On August 19, AD 14, Augustus died at Nola after ruling as ‘Augustus’ since 27 BCE [16]. Lamps burned on the Palatine; the city’s murmur dropped to a hush. Institutions he shaped would now be tested without him.
What Happened
The man who claimed to have found Rome of brick and left it of marble died in Campania. On August 19, AD 14, at Nola, Augustus’ long life—75 years marked by civil war, settlements, and marble—ended quietly. Messages sped up the Appian Way, through Capua and Beneventum, toward the city whose fate he had steered [16][2].
Rome absorbed the news as a family does: with ritual and recollection. On the Palatine, where his house overlooked the Forum’s honey-colored stones, lamps burned through the night. Senators climbed the Capitoline to consult; lictors’ fasces dipped. The sounds—murmured prayers at the Lararium, the soft tread of soldiers at the Praetorian camp near the Viminal—replaced the usual clatter.
He had prepared for this day. The adoption of Tiberius in AD 4 and the investment of tribunicia potestas and maius imperium ensured continuity. Provinces from Hispania Tarraconensis to Syria heard the news without panic; legions along the Rhine and Danube observed rites but kept watch. The empire’s map did not tremble [16][4].
Augustus’ body would travel along the Via Appia toward Rome, past the tombs that lined the road in sepia ranks. In the city, his family and magistrates planned the funeral. The Campus Martius, where his Mausoleum rose as a massive drum of travertine and earth, awaited. The Ara Pacis stood nearby, its white marbles telling the story he wanted remembered [17][16].
Suetonius preserves the boast attributed to him: “He so beautified [the city] that he could justly boast that he had found it built of brick and left it in marble” [2]. Whether spoken or curated, the line captures a visible truth: the Forum of Augustus with the Temple of Mars Ultor, the roads and aqueduct repairs, the calendar’s stability—these were stones and structures that outlast day and man.

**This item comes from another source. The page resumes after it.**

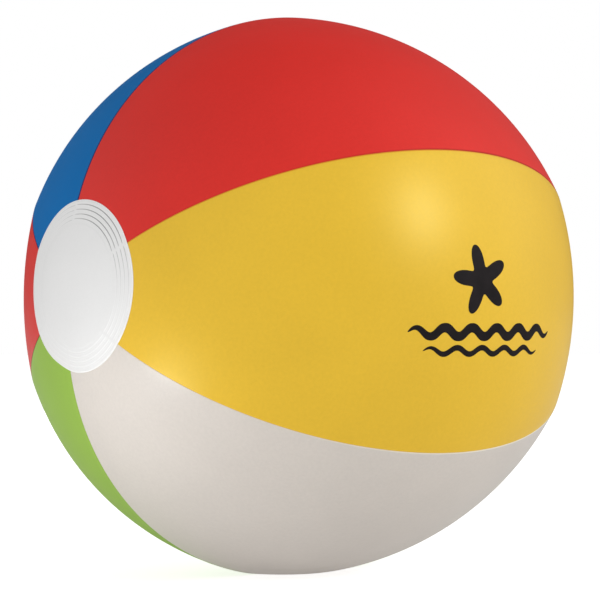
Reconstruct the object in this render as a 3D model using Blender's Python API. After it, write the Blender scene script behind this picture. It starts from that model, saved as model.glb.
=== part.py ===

The city listened for the next day’s voice. It came in measured tones: Tiberius, already armed with powers, would assume the role. The Senate planned honors. The sound that mattered was continuity—the hum of administration, the scrape of stylus on wax, the drip of water in aqueduct channels at the Porta Maggiore. The Principate would go on [16].
Why This Matters
Augustus’ death shifted Rome from personal to institutional continuity. The transfer to Tiberius, prearranged by adoption and powers, validated the Principate as a reproducible office. The lack of chaos was the regime’s quiet boast [16][4].
It connects to legal fictions as power tools. Adoption, tribunician power, and greater imperium allowed a non-royal succession to feel lawful and familiar. The marble city had a paper spine—decrees, settlements, precedents—that kept it upright.
In the broader arc, the death invites assessment. The Parthian standards, the Ara Pacis, the Janus closures, and the Varian check each contribute to a ledger: order created, ambition bounded. The Senate’s next act—deification—would seal memory to cult.
Historians weigh motives and means, but agree on outcome: Augustus turned a century’s violence into a long stability. The hush in Rome on August 19 was not fear; it was the sound of a machine continuing to run [2][16].